The Federal Reserve was the first central bank to introduce QE in 2008. Other major central banks quickly followed (the UK in 2009, Japan in 2013, the EMU in 2014). Throughout successive rounds of QE, central banks have broadened the universe of eligible assets from sovereign to corporate bonds (including fallen angels in the US) and asset-backed securities or even equities (in Japan). None of this is an irrefutable proof that QE has “killed” diversification, but makes it a rather plausible suspect, as shown in Figure 3. As in Figure 2, the dark blue line shows the intensity of the relationship between systematic risk and idiosyncratic risk. The light blue line now shows the trend growth rate of the aggregated assets of the Federal Reserve, the European Central Bank and the Bank of Japan. Figure 3 speaks for itself. The sharp accelerations in QE in 2008 and 2020 have coincided with jumps in the sensitivity of systematic risk to idiosyncratic risk (i.e. a decline in diversification opportunities). Conversely, the slowdown in QE between mid-2017 and the end of 2019 produced the opposite effect. The impact of QE is most likely to be both direct and indirect.

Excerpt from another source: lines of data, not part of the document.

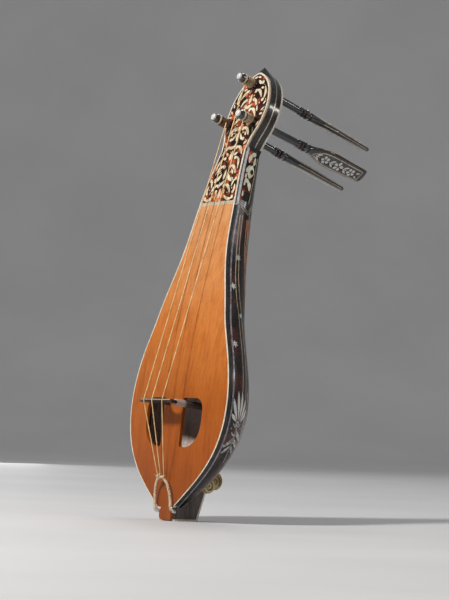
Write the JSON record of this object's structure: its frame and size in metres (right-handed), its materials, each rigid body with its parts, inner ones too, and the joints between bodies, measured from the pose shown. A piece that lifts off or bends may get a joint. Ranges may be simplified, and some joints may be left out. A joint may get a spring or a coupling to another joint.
{
  "type": "kemence bowed lute",
  "caption": "Pear-shaped upright bowed lute with D-shaped sound holes, inlaid neck and head, gut strings and rear-handled tuning pegs.",
  "frame": {"origin": "middle of the foot's underside, on the bone strip under the foot", "axes": "+Z from the foot up to the head, -Y out of the playing side, +X to the right seen from the front"},
  "size_m": [0.156, 0.2312, 0.4171],
  "materials": {
    "stave_dark": "polished",
    "bone_line": "polished",
    "bone": "polished",
    "soundboard_wood": "satin oil",
    "post_wood": "raw",
    "bridge_wood": "satin",
    "tortoiseshell": "polished",
    "pearl_strip": "pearly",
    "pearl": "pearly",
    "ebony": "polished",
    "block_wood": "raw",
    "silver_line": "polished",
    "silver": "polished",
    "scroll_bone": "carved, waxed",
    "tail_gut": "twisted gut",
    "gut": "smooth gut",
    "gut_winding": "smooth gut",
    "peg_ebony": "high polish"
  },
  "bodies": {
    "body": {"bridge": "bridge_wood", "edging_left": "bone", "edging_right": "bone", "face_edging": "bone", "face_plate": "tortoiseshell", "fillet_1": "bone_line", "fillet_2": "bone_line", "fillet_3": "bone_line", "fillet_4": "bone_line", "fillet_5": "bone_line", "fillet_6": "bone_line", "foot": "ebony", "foot_edging": "bone", "head_back_edge": "bone", "head_line": "silver_line", "neck": "ebony", "neck_panel_left": "tortoiseshell", "neck_panel_right": "tortoiseshell", "rim_strip_left": "pearl_strip", "rim_strip_right": "pearl_strip", "seam_band": "bone_line", "sound_post": "post_wood", "soundboard": "soundboard_wood", "stave_1": "stave_dark", "stave_2": "stave_dark", "stave_3": "stave_dark", "stave_4": "stave_dark", "stave_5": "stave_dark", "stave_6": "stave_dark", "stave_7": "stave_dark", "string_left": "gut", "string_middle": "gut", "string_right": "gut", "tail_block": "block_wood", "tail_gut": "tail_gut", "tail_pin": "silver", "tail_scroll": "scroll_bone"},
    "peg_top": {"peg_top": "peg_ebony", "peg_top_collar": "bone", "peg_top_knob_ring": "bone", "peg_top_tip": "pearl", "peg_top_winding": "gut_winding"},
    "peg_left": {"peg_left": "peg_ebony", "peg_left_collar": "bone", "peg_left_knob_ring": "bone", "peg_left_tip": "pearl", "peg_left_winding": "gut_winding"},
    "peg_right": {"peg_right": "peg_ebony", "peg_right_collar": "bone", "peg_right_knob_ring": "bone", "peg_right_tip": "pearl", "peg_right_winding": "gut_winding"}
  },
  "joints": [
    {"name": "turn_peg_top", "type": "hinge", "parent": "body", "child": "peg_top", "pos_m": [0, 0.06963, 0.39949], "axis": [0, 0.9391, -0.3437], "continuous": true},
    {"name": "turn_peg_left", "type": "hinge", "parent": "body", "child": "peg_left", "pos_m": [-0.0198, 0.05605, 0.3624], "axis": [0, 0.9391, -0.3437], "continuous": true},
    {"name": "turn_peg_right", "type": "hinge", "parent": "body", "child": "peg_right", "pos_m": [0.0185, 0.0565, 0.36362], "axis": [-0.0592, 0.9566, -0.2852], "continuous": true}
  ]
}
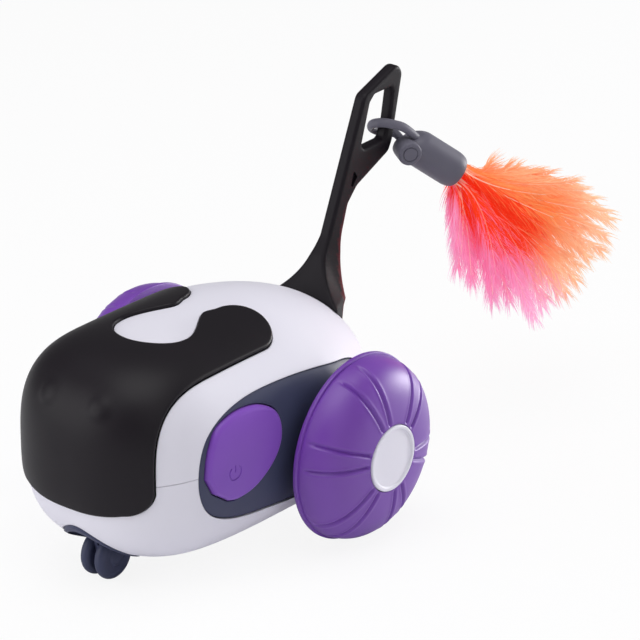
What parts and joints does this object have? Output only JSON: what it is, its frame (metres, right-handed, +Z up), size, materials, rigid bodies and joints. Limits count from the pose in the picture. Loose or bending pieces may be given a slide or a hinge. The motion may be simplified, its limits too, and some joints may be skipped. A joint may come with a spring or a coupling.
{
  "type": "remote control car cat toy",
  "caption": "Rounded toy car for cats with two big grooved side wheels, a front caster, a press key on each side and a feather teaser hung from an upright tail.",
  "frame": {"origin": "middle of the flat pad under the belly, straight below the wheel axle and 5 mm above the floor", "axes": "+Z up, -Y toward the nose, +X toward the toy's left side, along the wheel axle"},
  "size_m": [0.1518, 0.2872, 0.1655],
  "materials": {
    "white_plastic": "white satin ABS, lightly glossy",
    "black_plastic": "black smooth plastic, satin",
    "slate_plastic": "slate grey moulded plastic, matt",
    "purple_silicone": "purple silicone rubber, satin",
    "grey_silicone": "grey silicone rubber, matt",
    "grey_plastic": "grey ABS, matt",
    "steel": "nickel-plated steel",
    "nylon": "natural nylon, matt",
    "circuit_green": "green solder mask on glass epoxy",
    "battery_wrap": "blue shrink wrap",
    "orange_feather": "dyed down feathers, orange",
    "pink_feather": "dyed down feathers, pink"
  },
  "bodies": {
    "chassis": {"upper_shell": "white_plastic", "lower_shell": "white_plastic", "visor": "black_plastic", "side_panel_left": "slate_plastic", "side_panel_right": "slate_plastic", "gearbox_left": "grey_plastic", "gearbox_right": "grey_plastic", "motor_left": "steel", "motor_right": "steel", "caster_housing": "slate_plastic", "tail": "black_plastic", "battery": "battery_wrap", "circuit_board": "circuit_green", "ir_receiver": "black_plastic", "switch_board_left": "circuit_green", "switch_board_right": "circuit_green"},
    "wheel_left": {"wheel_dome_left": "purple_silicone", "wheel_core_left": "grey_plastic", "wheel_cap_left": "white_plastic", "wheel_axle_left": "steel"},
    "wheel_right": {"wheel_dome_right": "purple_silicone", "wheel_core_right": "grey_plastic", "wheel_cap_right": "white_plastic", "wheel_axle_right": "steel"},
    "idler_left": {"idler_gear_left": "nylon"},
    "idler_right": {"idler_gear_right": "nylon"},
    "pinion_left": {"motor_pinion_left": "nylon"},
    "pinion_right": {"motor_pinion_right": "nylon"},
    "caster_fork": {"caster_fork": "slate_plastic"},
    "caster_wheel": {"caster_wheel_left": "slate_plastic", "caster_wheel_right": "slate_plastic", "caster_pin": "steel"},
    "power_key": {"power_button": "purple_silicone"},
    "side_key": {"side_key_right": "purple_silicone"},
    "teaser": {"teaser": "grey_silicone", "feather_orange": "orange_feather", "feather_pink": "pink_feather"}
  },
  "joints": [
    {"name": "wheel_spin_left", "type": "hinge", "parent": "chassis", "child": "wheel_left", "pos_m": [0.0549, 0, 0.035], "axis": [1, 0, 0], "continuous": true},
    {"name": "idler_spin_left", "type": "hinge", "parent": "chassis", "child": "idler_left", "pos_m": [0.0313, -0.01428, 0.02923], "axis": [1, 0, 0], "continuous": true},
    {"name": "pinion_spin_left", "type": "hinge", "parent": "chassis", "child": "pinion_left", "pos_m": [0.0313, -0.02805, 0.02367], "axis": [1, 0, 0], "continuous": true},
    {"name": "wheel_spin_right", "type": "hinge", "parent": "chassis", "child": "wheel_right", "pos_m": [-0.0549, 0, 0.035], "axis": [1, 0, 0], "continuous": true},
    {"name": "idler_spin_right", "type": "hinge", "parent": "chassis", "child": "idler_right", "pos_m": [-0.0313, -0.01428, 0.02923], "axis": [1, 0, 0], "continuous": true},
    {"name": "pinion_spin_right", "type": "hinge", "parent": "chassis", "child": "pinion_right", "pos_m": [-0.0313, -0.02805, 0.02367], "axis": [1, 0, 0], "continuous": true},
    {"name": "caster_swivel", "type": "hinge", "parent": "chassis", "child": "caster_fork", "pos_m": [0, -0.0945, 0.027], "axis": [0, 0, 1], "continuous": true},
    {"name": "caster_roll", "type": "hinge", "parent": "caster_fork", "child": "caster_wheel", "pos_m": [0, -0.0925, 0.005], "axis": [1, 0, 0], "continuous": true},
    {"name": "power_press", "type": "slide", "parent": "chassis", "child": "power_key", "axis": [-1, 0, 0], "range_m": [0, 0.001], "stiffness_N_per_m": 400},
    {"name": "side_key_press", "type": "slide", "parent": "chassis", "child": "side_key", "axis": [1, 0, 0], "range_m": [0, 0.001], "stiffness_N_per_m": 400},
    {"name": "teaser_swing", "type": "hinge", "parent": "chassis", "child": "teaser", "pos_m": [0, 0.0918, 0.133], "axis": [0, 0.2599, 0.9656], "range_deg": [-41, 114]}
  ],
  "couplings": [
    {"joint": "idler_spin_left", "follows": "wheel_spin_left", "ratio": -2.5},
    {"joint": "pinion_spin_left", "follows": "wheel_spin_left", "ratio": 5.9375},
    {"joint": "idler_spin_right", "follows": "wheel_spin_right", "ratio": -2.5},
    {"joint": "pinion_spin_right", "follows": "wheel_spin_right", "ratio": 5.9375}
  ]
}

Figure 3 – QE and the behavior of systematic risk with respect to idiosyncratic risk
Figure 3 – QE and the behavior of systematic risk with respect to idiosyncratic risk
Sources: Refinitiv, Allianz Research
Direct, because central banks have dramatically increased their presence in several market segments. Indirect, because their words and deeds have fostered moral hazard and risk-taking by private agents in all kinds of assets, listed or alternatives. This being said, other factors – like passive investing - may have also caused systematic risk to increase

In other words, there has been some correlated trading and positions. Paradoxically, containing idiosyncratic risks may have had the unintended consequence (and cost) of increasing the headroom for systematic risk. Looking forward, it is, for example, hard to see how bonds, with nominal interest rates already close to or below zero, could provide future diversification benefits.

Containing financial instability has never been an easy job; it is not getting any easier.